O espectador termina por ser envolvido numa trama que alterna situações intimistas, psicológicas, políticas, suspense e vingança. Phillips lhe acrescenta a visão do Coringa, de que suas origens não lhe foram reveladas a contento. E que para desvendá-las teria de encontrar quem a tramou com anuência do cumplice. E constrói, além disso, um personagem frágil, que usa a hiperviolência como sua única arma para chegar a quem lhe negou o que mais ansiava. E o filme acaba por ser ainda um repúdio à mentira e a manipulação dos pregoeiros das soluções prontas e acabadas.

A complexidade do roteiro da dupla Todd Phillips/Scott Silver e da direção de Phillips está em não tornar o Coringa um personagem chapado. Optaram por construí-lo como vítima do sistema, não um desalmado vilão, a atormentar suas frágeis vítimas com um sorriso grudado na face. E termina por colocá-lo como quem buscou aqueles que lhe negaram uma vida normal. E a hiperviolência é tão só a extensão da brutalidade sofrida por ele em anos. Não só ele se vale da punição para reverter os males sofridos.
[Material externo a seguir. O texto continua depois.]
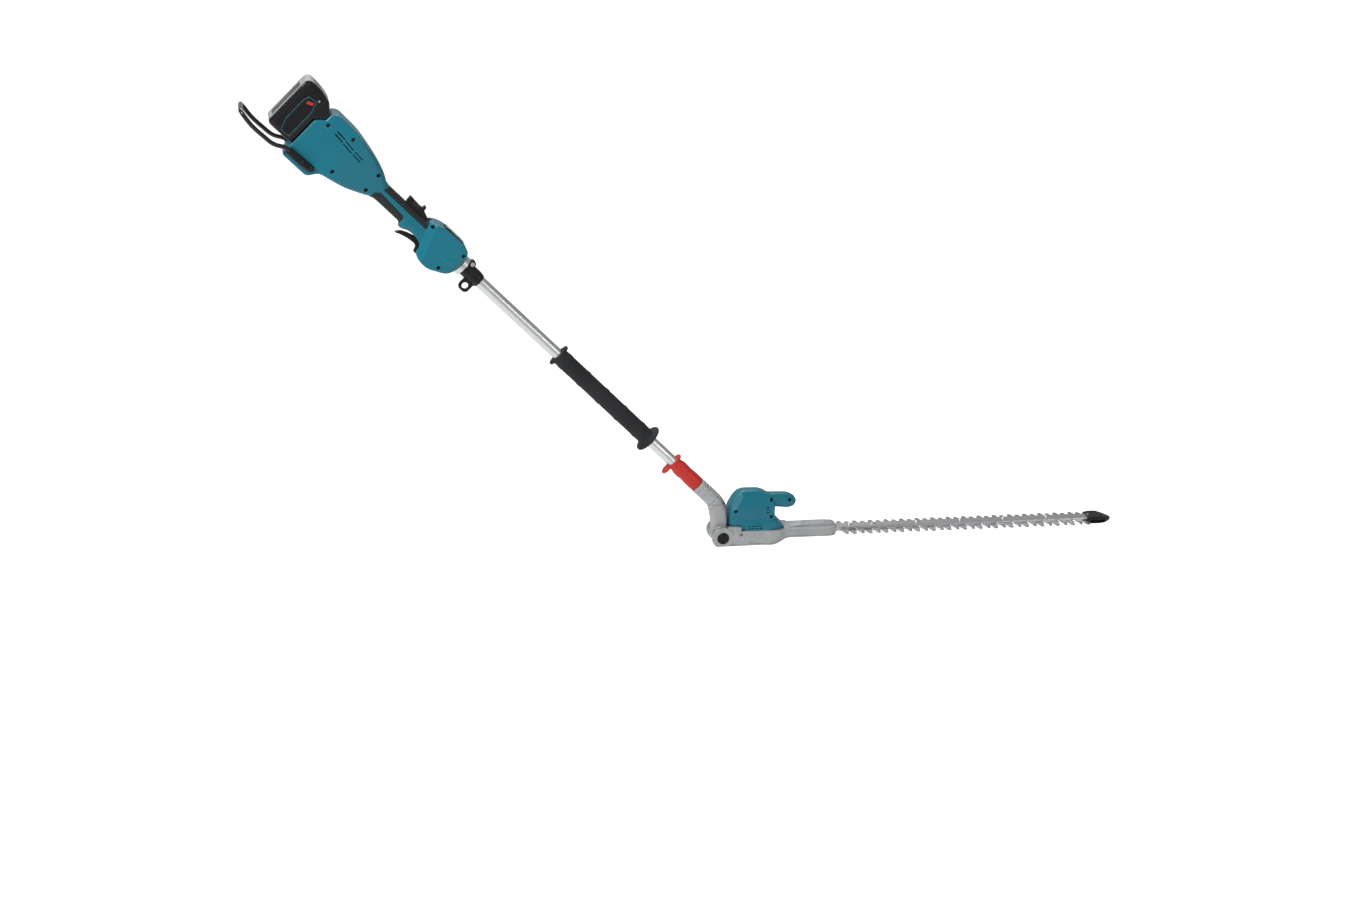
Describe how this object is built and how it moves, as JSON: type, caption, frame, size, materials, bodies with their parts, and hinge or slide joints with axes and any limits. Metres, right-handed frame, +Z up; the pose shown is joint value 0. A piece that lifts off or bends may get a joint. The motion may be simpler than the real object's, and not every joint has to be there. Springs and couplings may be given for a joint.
{
  "type": "pole hedge trimmer",
  "caption": "Battery pole hedge trimmer: straight pole with rear handle and battery, front grip, and a tilting motor head that drives a double-edged blade.",
  "frame": {"origin": "on the flat underside of the gear case, straight below the hinge axis, in the middle of the tool's width", "axes": "+X along the blades to their tip, +Y along the hinge axis, +Z up; the pole rises to the rear at 44 degrees"},
  "size_m": [1.9575, 0.108, 1.0317],
  "materials": {
    "aluminium_tube": "brushed, clear anodised",
    "teal_plastic": "fine moulded texture",
    "black_plastic": "fine moulded texture",
    "battery_plastic": "semi-gloss moulding",
    "grey_plastic": "fine moulded texture",
    "soft_rubber": "matt overmoulded",
    "red_plastic": "fine moulded texture",
    "cast_alloy": "satin silver-grey paint on die casting",
    "tool_steel": "ground",
    "plated_steel": "zinc plated",
    "black_steel": "black oxide",
    "black_paint": "gloss black powder coat",
    "laminations": "stacked sheet",
    "copper_wire": "enamelled winding",
    "magnet": "sintered",
    "circuit_potting": "potted board",
    "cable_jacket": "flexible jacket",
    "cell_wrap": "shrink wrap"
  },
  "bodies": {
    "root": {"pole_tube": "aluminium_tube", "left_housing": "teal_plastic", "right_housing": "teal_plastic", "housing_screws": "black_steel", "left_grip_rubber": "soft_rubber", "right_grip_rubber": "soft_rubber", "guard_loop": "black_paint", "guard_brackets": "black_plastic", "bracket_screws": "black_steel", "control_panel": "black_plastic", "battery_terminal": "black_plastic", "controller": "circuit_potting", "trigger_switch": "black_plastic", "power_cable": "cable_jacket", "front_collar": "aluminium_tube", "hanger_clamp": "black_plastic", "hanger_screw": "plated_steel", "front_grip": "soft_rubber", "left_arm_half": "cast_alloy", "right_arm_half": "cast_alloy", "arm_bolts": "black_steel", "lock_spring": "plated_steel", "lever_pins": "plated_steel"},
    "lock": {"lock_sleeve": "red_plastic", "lock_slider": "plated_steel"},
    "trigger": {"trigger": "black_plastic"},
    "lock_off": {"lock_off_lever": "black_plastic"},
    "power_button": {"power_button": "grey_plastic"},
    "speed_button": {"speed_button": "grey_plastic"},
    "battery": {"battery_case": "battery_plastic", "battery_cells": "cell_wrap"},
    "battery_latch": {"battery_latch": "grey_plastic"},
    "head": {"gear_case": "cast_alloy", "case_base": "cast_alloy", "case_bolts": "black_steel", "left_cover": "teal_plastic", "right_cover": "teal_plastic", "cover_screws": "black_steel", "hinge_bolt": "plated_steel", "hinge_caps": "black_plastic", "index_disc": "plated_steel", "motor_frame": "black_plastic", "stator_core": "laminations", "stator_windings": "copper_wire", "motor_bearings": "plated_steel", "crank_bearings": "plated_steel", "guide_bar": "aluminium_tube", "bar_bolts": "plated_steel", "bar_nuts": "plated_steel", "bar_anchor_screws": "plated_steel", "tip_guard": "black_plastic"},
    "rotor": {"rotor_shaft": "plated_steel", "rotor_core": "laminations", "rotor_magnets": "magnet", "cooling_fan": "black_plastic"},
    "crank": {"crank_gear": "plated_steel", "crank_shaft": "plated_steel"},
    "upper_blade": {"upper_blade": "tool_steel"},
    "lower_blade": {"lower_blade": "tool_steel"}
  },
  "joints": [
    {"name": "head_tilt", "type": "hinge", "parent": "root", "child": "head", "pos_m": [0, 0, 0.02], "axis": [0, 1, 0], "range_deg": [0, 135], "stiffness_Nm_per_rad": 12, "springref_deg": -74.48},
    {"name": "lock_pull", "type": "slide", "parent": "root", "child": "lock", "axis": [-0.7193, 0, 0.6947], "range_m": [0, 0.006], "stiffness_N_per_m": 800, "springref_m": -0.006},
    {"name": "trigger_pull", "type": "hinge", "parent": "root", "child": "trigger", "pos_m": [-0.64745, 0, 0.68833], "axis": [0, 1, 0], "range_deg": [0, 8], "stiffness_Nm_per_rad": 0.25, "springref_deg": -6.88},
    {"name": "lock_off_press", "type": "hinge", "parent": "root", "child": "lock_off", "pos_m": [-0.65891, 0, 0.73693], "axis": [0, -1, 0], "range_deg": [0, 6], "stiffness_Nm_per_rad": 0.2, "springref_deg": -5.73},
    {"name": "power_press", "type": "slide", "parent": "root", "child": "power_button", "axis": [-0.6947, 0, -0.7193], "range_m": [0, 0.0012], "stiffness_N_per_m": 1500, "springref_m": -0.001},
    {"name": "speed_press", "type": "slide", "parent": "root", "child": "speed_button", "axis": [-0.6947, 0, -0.7193], "range_m": [0, 0.0012], "stiffness_N_per_m": 1500, "springref_m": -0.001},
    {"name": "battery_slide", "type": "slide", "parent": "root", "child": "battery", "axis": [0.6947, 0, 0.7193], "range_m": [0, 0.1]},
    {"name": "latch_press", "type": "slide", "parent": "battery", "child": "battery_latch", "axis": [-0.6947, 0, -0.7193], "range_m": [0, 0.003], "stiffness_N_per_m": 600, "springref_m": -0.003},
    {"name": "crank_turn", "type": "hinge", "parent": "head", "child": "crank", "pos_m": [0.101, 0, 0.0273], "axis": [0, 0, 1], "range_deg": [0, 180]},
    {"name": "rotor_turn", "type": "hinge", "parent": "head", "child": "rotor", "pos_m": [0.06955, 0, 0.06], "axis": [0, 0, 1], "range_deg": [-900, 0]},
    {"name": "upper_stroke", "type": "slide", "parent": "head", "child": "upper_blade", "axis": [1, 0, 0], "range_m": [0, 0.01875]},
    {"name": "lower_stroke", "type": "slide", "parent": "head", "child": "lower_blade", "axis": [-1, 0, 0], "range_m": [0, 0.01875]}
  ],
  "couplings": [
    {"joint": "crank_turn", "follows": "upper_stroke", "rad_per_m": 167.55},
    {"joint": "rotor_turn", "follows": "upper_stroke", "rad_per_m": -837.76},
    {"joint": "lower_stroke", "follows": "upper_stroke", "ratio": 1}
  ]
}
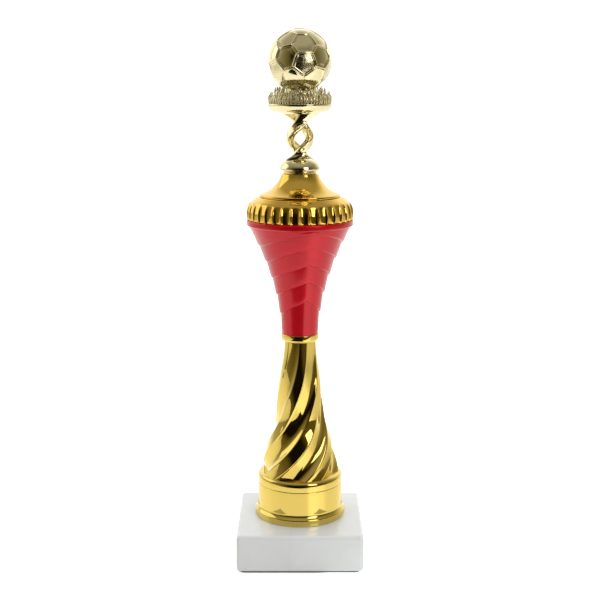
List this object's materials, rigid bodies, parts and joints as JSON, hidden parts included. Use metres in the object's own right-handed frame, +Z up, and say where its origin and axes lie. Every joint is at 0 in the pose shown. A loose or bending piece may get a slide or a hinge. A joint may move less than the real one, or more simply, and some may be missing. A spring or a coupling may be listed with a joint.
{
  "type": "figure trophy",
  "caption": "Tall award trophy: square stone block, flanged cup, twisted stem, flared body with chevron steps, fluted lid, and a ball on grass carried by two twisted strands.",
  "frame": {"origin": "centre of the underside of the square block, on the table", "axes": "+Z up along the trophy, -Y towards the viewer, +X to the viewer's right"},
  "size_m": [0.07, 0.07, 0.2941],
  "materials": {
    "dark_felt": "short matt felt",
    "white_marble": "polished white marble with faint grey veins",
    "zinc_steel": "bright zinc plate",
    "bright_gold": "mirror-bright metallised plastic, yellow gold",
    "warm_gold": "mirror-bright metallised plastic, deeper gold",
    "red_lacquer": "satin red metallic lacquer",
    "pale_ring": "pale gold plastic",
    "insert_brass": "turned brass",
    "pale_gold": "bright metallised plastic, pale gold"
  },
  "bodies": {
    "trophy_body": {"felt_sheet": "dark_felt", "marble_base": "white_marble", "tie_rod": "zinc_steel", "flat_washer": "zinc_steel", "lock_washer": "zinc_steel", "hex_nut": "zinc_steel", "base_cup": "bright_gold", "twisted_stem": "bright_gold", "stem_ring": "bright_gold", "flared_body": "red_lacquer", "fluted_lid": "warm_gold", "lid_cap": "warm_gold", "neck_ring": "pale_ring"},
    "figure_thread": {"thread_insert": "insert_brass"},
    "figure": {"figure_collar": "pale_gold", "twisted_strands": "pale_gold", "grass_dish": "pale_gold", "grass_mound": "pale_gold", "ball_front_half": "pale_gold", "ball_rear_half": "pale_gold"}
  },
  "joints": [
    {"name": "figure_lift", "type": "slide", "parent": "trophy_body", "child": "figure_thread", "axis": [0, 0, 1], "range_m": [0, 0.004]},
    {"name": "figure_turn", "type": "hinge", "parent": "figure_thread", "child": "figure", "pos_m": [0, 0.004, 0.2184], "axis": [0, 0, 1], "range_deg": [0, 1440]}
  ],
  "couplings": [
    {"joint": "figure_lift", "follows": "figure_turn", "m_per_rad": 0.00015915}
  ]
}
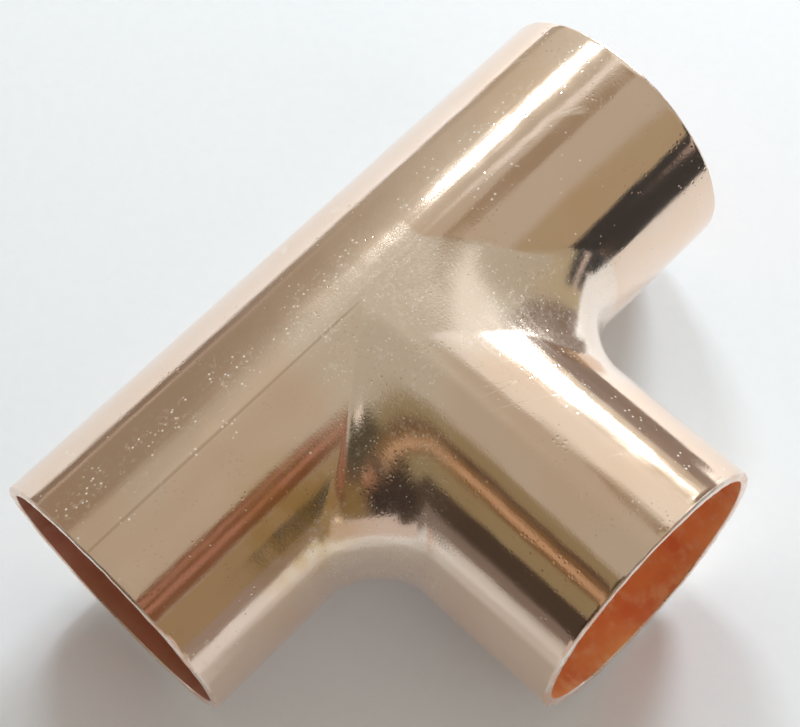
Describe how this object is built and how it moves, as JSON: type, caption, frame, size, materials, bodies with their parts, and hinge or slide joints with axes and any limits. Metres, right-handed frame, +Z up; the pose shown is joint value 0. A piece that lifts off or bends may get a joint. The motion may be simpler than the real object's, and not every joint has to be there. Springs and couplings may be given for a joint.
{
  "type": "tee fitting",
  "caption": "Polished copper equal tee with a straight run, one branch at right angles and plain solder sockets with inner tube stops, made as one solid piece.",
  "frame": {"origin": "bottom centre of the bounding box, on the surface that the tee lies on; the run's axis and the branch's axis cross at x 0, y 11.75 mm, z 15.4 mm", "axes": "+X along the run, to its right end; -Y along the branch, to its mouth; +Z up, square to the plane that holds both axes"},
  "size_m": [0.0762, 0.0542, 0.0308],
  "materials": {
    "polished_copper": "polished copper with fine draw lines and light handling marks"
  },
  "bodies": {
    "root": {"tee_body": "polished_copper"}
  },
  "joints": []
}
Pode, assim, reverter sua imagem de ameaça à sociedade.

Phillips buscou outra ooncepção

Mas o que importa neste “Coringa” em termos de cinema é Phillips não se prender a solução fácil de repetir os personagens-chamarizes de bilheteria. Buscou outra concepção dramatúrgica e inovou ao centrar nele sua narrativa, não o destituindo como vilão capaz de se valer da híper-violência para submeter quem o enfrenta. E sobretudo encontrou em Joaquin Phoenix (28/10/1974) o ator em estado de graça para torná-lo crível. Tanto que se multiplica nas sequências em que encarna o palhaço sem graça e principalmente quando expõe seus tormentos à mãe. Seria difícil sem ele para passar de vítima a vingador interiorizando seu drama.

Coringa. (Joker). EUA/Canadá. Drama, thriller, política. 2019. 122 minutos. Ficha técnica: Trilha sonora: Hildur Gudnadóhir. Montagem: Jeff Groth. Fotografia: Laurence Sher. Roteiro: Todd Philips, Scott Silver. Direção: Todd Philips, Elenco: Joaquin Phoenix, Robert De Niro, Frances Conroy, Zazie Beetz.